By Hannah Belt
From 6 a.m. to 2 p.m. every weekday, Ralph Bustillos feeds East Los Angeles College staff and students as the one and only chef in the cafeteria.
Bustillos has worked as the chef at ELAC since 2017.
Bustillos is a legacy staff member here at ELAC, his father served as a chemical lab technician at ELAC for 35 years.
Bustillos quite literally grew up here on campus as he went to preschool at ELAC in 1989.
He came back to ELAC again, later on as a college student from 2002-2004.
After his final two years at ELAC as a student, he was able to transfer to LA Trade Tech.
When at 21 years of age, one man who believed in him and funded his culinary education changed his life.
“I always wanted to cook, but my parents wanted me to get an education,” Bustillos said.
Bustillos said a family friend warned his parents of the sneaking suspicion that Bustillos was seemingly being forced through school by the weight of his parents’ expectations of him.

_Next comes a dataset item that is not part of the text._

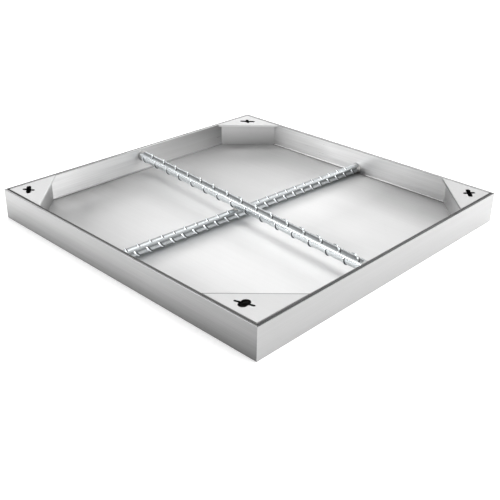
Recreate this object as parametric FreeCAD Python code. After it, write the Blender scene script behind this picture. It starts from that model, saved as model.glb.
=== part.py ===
import FreeCAD, Part
import math
import os

from FreeCAD import Vector

# Recessed paving cover. A square frame of mitred steel angles is bedded in the ground.
# A loose folded tray sits in it on a soft seal, and is filled with mortar and paving.
# Two ribbed bars cross in the tray and key the filling to it. Under each corner plate
# a closed pocket keeps the filling out, so that a lifting key can go in and be turned.
# Millimetres, +Z up. The origin is the middle of the frame's underside, and X and Y run
# along its sides. South is -Y, east is +X, north is +Y and west is -X.

# Frame
frame_side = 600.0
frame_height = 54.0
frame_wall = 3.0
ledge_reach = 27.0
ledge_thickness = 3.0
angle_root_radius = 2.0
angle_heel_radius = 1.0
edge_bevel = 0.5

# Seal strips, which lie on the frame's ledge and carry the tray
seal_width = 18.0
seal_thickness = 3.0
seal_inset = 7.5

# Tray
tray_gap = 1.0
tray_wall = 3.0
tray_floor = 3.0
tray_bend_radius = 3.0

# Corner plates with their keyholes, and the webs that close the pockets under them
plate_thickness = 4.0
web_thickness = 3.0
web_setback = 9.0
key_slot_length = 32.0
key_cross_length = 22.0

# Each corner: name, side along X, side along Y, length of the plate's legs, distances of the
# keyhole's middle from the tray's two walls, then width and angle in plan of its long slot
# and of the shorter slot that crosses it
corners = (
    ("south_east", 1, -1, 103.0, 44.0, 22.0, (4.5, 19.0), (14.0, 100.0)),
    ("north_east", 1, 1, 93.0, 24.5, 25.0, (8.0, -49.0), (6.5, 53.5)),
    ("north_west", -1, 1, 89.0, 26.5, 28.0, (8.0, 39.5), (6.5, 140.0)),
    ("south_west", -1, -1, 91.0, 23.5, 22.0, (8.0, -34.0), (6.5, 32.5)),
)

# Lower bar, along Y, which lies on the tray's floor
lower_core_radius = 8.5
lower_rib_height = 1.3
lower_rib_thickness = 2.4
lower_rib_pitch = 23.6
lower_rib_slant = 33.0
lower_rib_span = 97.0
lower_rib_start = 7.6
lower_bar_offset = -6.4
lower_bar_skew = -2.86
lower_bar_roll = 4.0

# Upper bar, along X, which lies on the lower one
upper_core_radius = 9.4
upper_rib_height = 1.5
upper_rib_thickness = 2.4
upper_rib_pitch = 37.7
upper_far_rib_slant = 50.0
upper_near_rib_slant = 5.0
upper_rib_span = 84.0
upper_far_rib_start = 11.4
upper_near_rib_start = 0.9
upper_bar_offset = -29.0
upper_bar_skew = -5.15
upper_bar_roll = -36.0

# The flats round a cross rib's crest, and the two straight ribs along each bar
rib_flats = 14
long_rib_height = 1.0
long_rib_top = 2.0
long_rib_root = 3.2

# Welds at the ends of the bars and where the bars cross
weld_leg = 2.5
weld_length = 5.0
crossing_weld_radius = 5.0

# Sizes that follow from the ones above
half_frame = frame_side / 2
half_tray = half_frame - frame_wall - tray_gap
half_recess = half_tray - tray_wall
tray_underside = ledge_thickness + seal_thickness
floor_top = tray_underside + tray_floor
plate_underside = frame_height - plate_thickness
lower_crest_radius = lower_core_radius + lower_rib_height
upper_crest_radius = upper_core_radius + upper_rib_height
lower_bar_height = floor_top + lower_crest_radius
upper_bar_height = lower_bar_height + lower_crest_radius + upper_crest_radius

X_AXIS = Vector(1, 0, 0)
Z_AXIS = Vector(0, 0, 1)
ORIGIN = Vector(0, 0, 0)

# Two places closer than this are the same place
SAME_PLACE = 1e-6

# Each side of the square, and the turn in plan that brings the south side round to it
sides = (("south", 0.0), ("east", 90.0), ("north", 180.0), ("west", -90.0))


def flat_face(points):
    """The flat face inside a closed outline."""
    return Part.Face(Part.makePolygon(list(points) + [points[0]]))


def turned(shape, axis, angle):
    """A copy of the shape, turned about an axis through the origin."""
    copy = shape.copy()
    copy.rotate(ORIGIN, axis, angle)
    return copy


def moved(shape, x, y, z):
    """A copy of the shape, moved."""
    copy = shape.copy()
    copy.translate(Vector(x, y, z))
    return copy


def edges_at(shape, **places):
    """The shape's edges that lie wholly at the given x, y or z."""
    def lies_there(edge):
        return all(abs(getattr(vertex.Point, axis) - place) < SAME_PLACE
                   for vertex in edge.Vertexes for axis, place in places.items())
    return [edge for edge in shape.Edges if lies_there(edge)]


def mitred(shape):
    """The stretch of a south side between the square's two diagonals."""
    corner = [Vector(0, 0, 0), Vector(-half_frame, -half_frame, 0), Vector(half_frame, -half_frame, 0)]
    return shape.common(flat_face(corner).extrude(Z_AXIS * frame_height))


def frame_side_angle():
    """The south side of the frame: an upright wall with a ledge along its foot."""
    outer = -half_frame
    inner = outer + frame_wall
    toe = inner + ledge_reach
    block = Part.makeBox(frame_side, toe - outer, frame_height, Vector(-half_frame, outer, 0))
    room = Part.makeBox(frame_side, ledge_reach, frame_height - ledge_thickness,
                        Vector(-half_frame, inner, ledge_thickness))
    root = edges_at(room, y=inner, z=ledge_thickness)
    angle = block.cut(room.makeFillet(angle_root_radius, root))
    angle = angle.makeFillet(angle_heel_radius, edges_at(angle, y=outer, z=0))
    sharp = edges_at(angle, y=outer, z=frame_height)
    sharp += edges_at(angle, y=inner, z=frame_height)
    sharp += edges_at(angle, y=toe, z=ledge_thickness)
    return mitred(angle.makeChamfer(edge_bevel, sharp))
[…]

A friend of the Bustillos family owned a restaurant and offered to personally show future ELAC chefs just how the culinary business is run, instead of the bleak future he predicted where Bustillos would never graduate from ELAC and drop out of college.

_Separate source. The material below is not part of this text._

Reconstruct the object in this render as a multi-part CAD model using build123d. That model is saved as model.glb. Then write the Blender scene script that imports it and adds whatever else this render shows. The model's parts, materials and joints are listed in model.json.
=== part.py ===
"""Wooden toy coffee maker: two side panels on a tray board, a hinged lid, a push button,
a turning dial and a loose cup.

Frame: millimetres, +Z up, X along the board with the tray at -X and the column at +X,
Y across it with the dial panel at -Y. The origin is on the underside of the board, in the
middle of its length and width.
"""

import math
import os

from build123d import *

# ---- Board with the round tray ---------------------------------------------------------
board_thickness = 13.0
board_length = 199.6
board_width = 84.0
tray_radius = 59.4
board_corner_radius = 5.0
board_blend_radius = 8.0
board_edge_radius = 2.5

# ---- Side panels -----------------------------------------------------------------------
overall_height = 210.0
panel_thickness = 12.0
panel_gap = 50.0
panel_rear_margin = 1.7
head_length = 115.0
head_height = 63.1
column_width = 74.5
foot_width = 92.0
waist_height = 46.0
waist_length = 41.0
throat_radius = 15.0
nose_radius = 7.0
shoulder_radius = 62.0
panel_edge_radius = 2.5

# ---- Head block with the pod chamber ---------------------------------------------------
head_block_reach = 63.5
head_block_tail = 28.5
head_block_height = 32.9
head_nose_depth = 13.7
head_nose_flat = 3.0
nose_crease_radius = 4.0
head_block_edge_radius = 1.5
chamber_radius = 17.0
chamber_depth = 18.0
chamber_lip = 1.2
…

“He paid for me to go to culinary school,” Bustillos said.
The same man who was initially convinced that Bustillos lacked the will to get through school ended up supporting and funding him through it, forcing themselves to prove their initial beliefs wrong to themselves.
Bustillos said he almost didn’t finish school, but it was because of this financial help he was able to find the drive to.
Bustillos knew he wanted to be a chef because of how he grew up playing all kinds of different sports.
His dinners were spent at various snack shacks and drive-thrus spread between the multiple fields he and his brother and sister would all play at.
He acknowledges his parents’ contribution to making their childhood successful through this back–and–forth.
It was then that he knew that he enjoyed making food for people.
He is still involved in these sports in a sense, he is a coach even now.
Bustillos said one of the most fulfilling things about working at ELAC for him is seeing all of the former players he has coached and how they have grown.
The chef’s favorite meal to make for himself when he gets home after a long day of chef duties includes none other than cereal and peanut butter and jelly.
“When you work all day with food you don’t want to see food anymore,” Bustillos said.
His favorite thing on the menu to make is breakfast burritos.
Bustillos said his favorite part of the day is late at night when he has finally finished all the cooking and cleaning, when he has taken care of and put his mother with Alzheimer’s disease to sleep and laid out everything to be helpful to her tomorrow.
When she wakes up he will already be at work. The 30 minutes he gets to himself before finishing the day’s tasks and sleeping are his favorite minutes of the day.
Bustillos said he is proud to be able to sacrifice his time to his parents because of the way they did so for him.